UAE says Houthi attack on ship in shipping lane was 'act of terrorism'

The United Arab Emirates said on Wednesday Yemeni Houthi forces had attacked a UAE vessel in a strategic Red Sea shipping lane off the coast of Yemen at the weekend and called the incident an "act of terrorism."

Hundreds of Emirati soldiers in a Saudi-led coalition have been fighting Yemen's Iran-allied Houthis, who control the capital, besides training Yemeni troops in the port of Aden to help rebuild a state loyal to exiled president Abd-Rabbu Mansour Hadi.
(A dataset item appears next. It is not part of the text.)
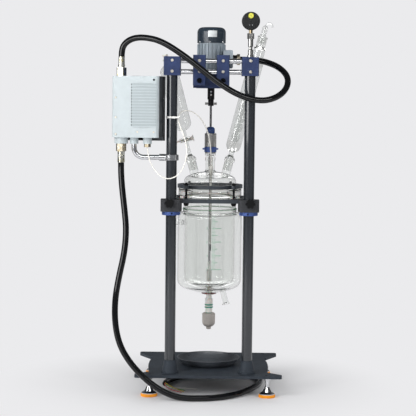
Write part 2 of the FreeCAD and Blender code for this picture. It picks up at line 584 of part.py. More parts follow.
def lid():
    """The glass lid with a centre neck, two leaning side necks, a far neck and a small probe neck."""
    crown = "lid_crown"
    rise = "sqrt((%s - lid_knuckle)^2 - (lid_r - lid_knuckle)^2)" % crown
    joint = ("(lid_r - lid_knuckle) * %s / (%s - lid_knuckle)" % (crown, crown),
             "lid_wall_top + lid_knuckle * %s / (%s - lid_knuckle)" % (rise, crown))
    root = ("centre_r + 8", "lid_wall_top - %s + sqrt(%s^2 - (centre_r + 8)^2)" % (rise, crown))
    form = lathe("lid_outside", [("0", "0"), ("flange_r", "0"), ("flange_r", "flange_t"),
                                 ("lid_r + lid_fillet", "flange_t"),
                                 ("lid_r", "flange_t + 6", "8", -1), ("lid_r", "lid_wall_top"),
                                 joint + ("lid_knuckle",), root + (crown,),
                                 ("centre_r", root[1] + " + 10", "10", -1),
                                 ("centre_r", "centre_top - lip_t - 4"),
                                 ("centre_lip_r", "centre_top - lip_t"), ("centre_lip_r", "centre_top"),
                                 ("0", "centre_top")])
    glass = "glass_t"
    inner_r = "(lid_r - glass_t)"
    inner_knuckle = "(lid_knuckle - glass_t)"
    inner_crown = "(lid_crown - glass_t)"
    inner_joint = ("(%s - %s) * %s / (%s - %s)" % (inner_r, inner_knuckle, inner_crown, inner_crown,
                                                   inner_knuckle),
                   "lid_wall_top + %s * %s / (%s - %s)" % (inner_knuckle, rise, inner_crown, inner_knuckle))
    bore = "(centre_r - centre_wall)"
    top = (bore, "lid_wall_top - %s + sqrt(%s^2 - %s^2)" % (rise, inner_crown, bore))
    hollow = lathe("lid_hollow", [("0", "-1"), ("inner_r - %s + 1" % glass, "-1"),
                                  ("inner_r - %s + 1" % glass, "4"), (inner_r, "10"),
                                  (inner_r, "lid_wall_top"), inner_joint + (inner_knuckle,),
                                  top + (inner_crown,), (bore, "centre_top + 1"), ("0", "centre_top + 1")])
    walls = [form]
    hollows = [hollow]
    necks = (("left", "-side_x", "0", Rotation(Vector(0, 1, 0), -value("side_tilt"))),
             ("right", "side_x", "0", Rotation(Vector(0, 1, 0), value("side_tilt"))),
             ("far", "0", "far_y", Rotation(Vector(1, 0, 0), -value("side_tilt"))))
    for name, x, y, turn in necks:
        wall = lathe("neck_wall_" + name, [("0", "-24"), ("side_r", "-24"), ("side_r", "side_l - 10"),
                                           ("side_lip_r", "side_l - 5"), ("side_lip_r", "side_l"),
                                           ("0", "side_l")])
        walls.append(shift(wall, x, y, "side_z", turn))
        hollows.append(rod("neck_bore_" + name, "side_bore_r", "side_l + 60", x, y, "side_z", turn))
    walls.append(rod("probe_neck", "probe_neck_r", "probe_neck_top - lid_wall_top + 6", "probe_x",
        "-probe_y",
                     "lid_wall_top - 6"))
    hollows.append(rod("probe_bore", "probe_neck_bore", "probe_neck_top", "probe_x", "-probe_y",
        "lid_wall_top - 8"))
    glass_lid = carved("lid_glass", joined("lid_form", walls), hollows)
    keep(place(glass_lid, z=LID_SEAT), "lid")


def lean(side):
    """The turn of a piece that stands in a leaning neck."""
    return Rotation(Vector(0, 1, 0), side * value("side_tilt"))


def probe():
    """The sheathed temperature probe and its cap in the small neck."""
    top = LID_SEAT + " + probe_neck_top"
    length = top + " - probe_end"
    form = lathe("probe_form", [("0", "-(%s)" % length), ("probe_r", "-(%s)" % length), ("probe_r", "-16"),
                                ("probe_neck_bore", "-16"), ("probe_neck_bore", "0"), ("probe_cap_r", "0"),
                                ("probe_cap_r", "probe_cap_h - 4"), ("probe_cap_r - 4", "probe_cap_h"),
                                ("0", "probe_cap_h")])
    keep(place(form, "probe_x", "-probe_y", top), "probe")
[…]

The vessel, an Australian-built high speed logistics catamaran under lease to the United Arab Emirates military, was attacked by Houthi fighters near the Bab al-Mandab strait off Yemen's southern coast on Saturday. The coalition rescued its civilian passengers. No crew were hurt.

"The targeting of the civilian ship in an international channel has serious implications for freedom of navigation, and is an act of terror," the UAE foreign ministry said in a statement carried by state news agency WAM, without elaborating.

The Houthis said their forces had fired a missile that had destroyed a UAE military vessel that was advancing towards the Red Sea port of Al-Mokha.

The UN on Wednesday condemned the attack on the vessel and said it took threats to shipping around Bab al-Mandeb "extremely seriously".

The Security Council stressed the need for exercise of freedom of navigation in and around the strait.

In 2013, more than 3.4 million barrels of oil passed through the 20-km- (12-mile-) wide Bab al-Mandab each day, the U.S. Energy Information Administration says.